The Young Scientists Club™ sells 12 different sets of science experiment boxes, with three kits in each. The publisher recommends that students ages five through eight begin with Set 1 and work through Set 2 and Set 3, and that students ages nine to twelve start with Set 4 and use the rest of the sets through Set 12.
The publisher recommends using them in order. The instructional guides in the kits sometimes refer back to past experiments or suggest the use of an item from a previous kit, supporting the publisher’s recommendation. For instance, the Weather kit in Set 2 suggests that students use the compass they created with a kit in Set 1 or else use the very small compass that comes with the Weather kit. The two such instances I found don’t indicate that any kit will be unusable without a prior kit having been completed.

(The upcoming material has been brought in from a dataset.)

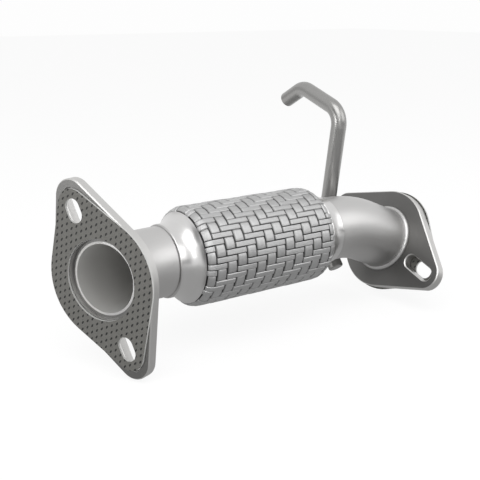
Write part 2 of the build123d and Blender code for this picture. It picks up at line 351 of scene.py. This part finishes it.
@dataclass(frozen=True)
class Wire:
    """How the sleeve's wire looks: fine lines of painted shade between the wires, and painted shade
    in the seams.

    Attributes:
        light: colour of its brighter patches, linear.
        dark: colour of its duller patches, linear.
        line: painted shade in the groove between two wires, linear.
        line_share: how far that painted shade comes through.
        seam: painted shade at the seams' floor, linear.
        shade_gain: how fast the painted seam shade comes in with the depth.
        shade_start: its share at the strands' tops, below 0 to keep them clear.
        roughness: the least roughness.
        spread: how far the roughness wanders above it.
        grain: size of the mottling, in noise cells per metre.
        detail: how detailed the mottling is.
        relief: height of a wire, in metres.
    """

    light: Colour = (0.57, 0.57, 0.57)
    dark: Colour = (0.46, 0.46, 0.46)
    line: Colour = (0.34, 0.34, 0.34)
    line_share: float = 0.35
    seam: Colour = (0.075, 0.075, 0.075)
    shade_gain: float = 1.5
    shade_start: float = -0.4
    roughness: float = 0.42
    spread: float = 0.05
    grain: float = 900
    detail: float = 4.0
    relief: float = 5e-5

    def make(self) -> bpy.types.Material:
        """Make the wire.

        The mesh carries the place across the strand, counted in wires, and the depth from 0 at the
        strands' tops to 1 at the seams' floor, where the depth darkens the colour as painted shade.
        The groove between two wires goes with the sine of the place and is darkened as painted
        shade.

        Returns:
            The material.
        """
        material = bpy.data.materials.new("braid_wire")
        graph = Graph(material)
        fine = graph.noise(graph.place(), self.grain, self.detail)
        wave = graph.math("SINE", graph.math("MULTIPLY", graph.own("wire"), 2 * pi))
        groove = graph.math("MULTIPLY_ADD", wave, 0.5, 0.5)
        steel = graph.blend(fine, self.dark, self.light)
        # Painted shade: the groove between two wires darkens the colour
        groove_shaded = graph.blend(graph.math("MULTIPLY", groove, self.line_share), steel, self.line)
        # Painted shade: the colour darkens towards the seams' floor with the depth
        seam_shade_share = graph.math("MULTIPLY_ADD", graph.own("depth"), self.shade_gain, self.shade_start)
        colour = graph.blend(seam_shade_share, groove_shaded, self.seam)
        roughness = graph.math("ADD", self.roughness, graph.math("MULTIPLY", fine, self.spread))
        raised = graph.bump(graph.math("SUBTRACT", 1.0, groove), self.relief)
        graph.surface(colour, roughness, raised, 1.0)
        return material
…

So while the publisher expects the kits to be used in order, I think homeschoolers should have no problems using them when they best fit with topics that students are studying in their science curriculum.
These are the three kits in each set.
- Set 1: Recycling, Scientific Measurements, Magnets
- Set 2: Weather; Solids, Liquids, and Gases; Volcanoes
- Set 3: Crystals, Minerals, Fossils
- Set 4: Bacteria and Fungi; Weight and Volume; Acids and Bases
- Set 5: Water, Capillary Action, Air
- Set 6: Flight, Hearts and Lungs, Digestive System
- Set 7: Bones and Muscles, The Senses, Light
- Set 8: Mirrors, Electricity, Circuits and Electromagnets
- Set 9: Magnetism; Static Electricity; Tornadoes, Clouds, and Water Cycle
- Set 10: Seeds, Fruits, and Other Plant Parts; Eggs; Owls
- Set 11: Stars, Planets, Forces
- Set 12: Surface Tension, Polymers, Famous Scientists and Their Experiments
Each kit has its own instructional guide (about eight pages long) and a bag of supplies. The supplies include both common and unusual items, and you will need to gather additional supplies on your own. For instance, the Volcanoes kit comes with two pieces of heavy black construction paper, a piece of pumice, an inexpensive plastic magnifier, some black paint, and a paintbrush. You need to supply newspaper, the lid of a shoebox (to contain the "lava"), two half-liter plastic bottles, flour, water, vinegar, red food coloring, baking soda, liquid dish detergent, and tape. Even though supplies are simple in this kit, children will make a papier-mâché volcano before they actually do the experiment. So the kit is not as quick and simple to use as you might think. Keep in mind that this particular kit is for younger students, so some of the other kits use more sophisticated supplies and experimental methods.
The instructional guides have step-by-step, illustrated instructions for the experiments. Sometimes there are more than one experiment to be done with a kit. Brief scientific explanations are included.
These kits are great for homeschoolers who want some direction and assistance with experiments but who don’t want to spend a lot of money.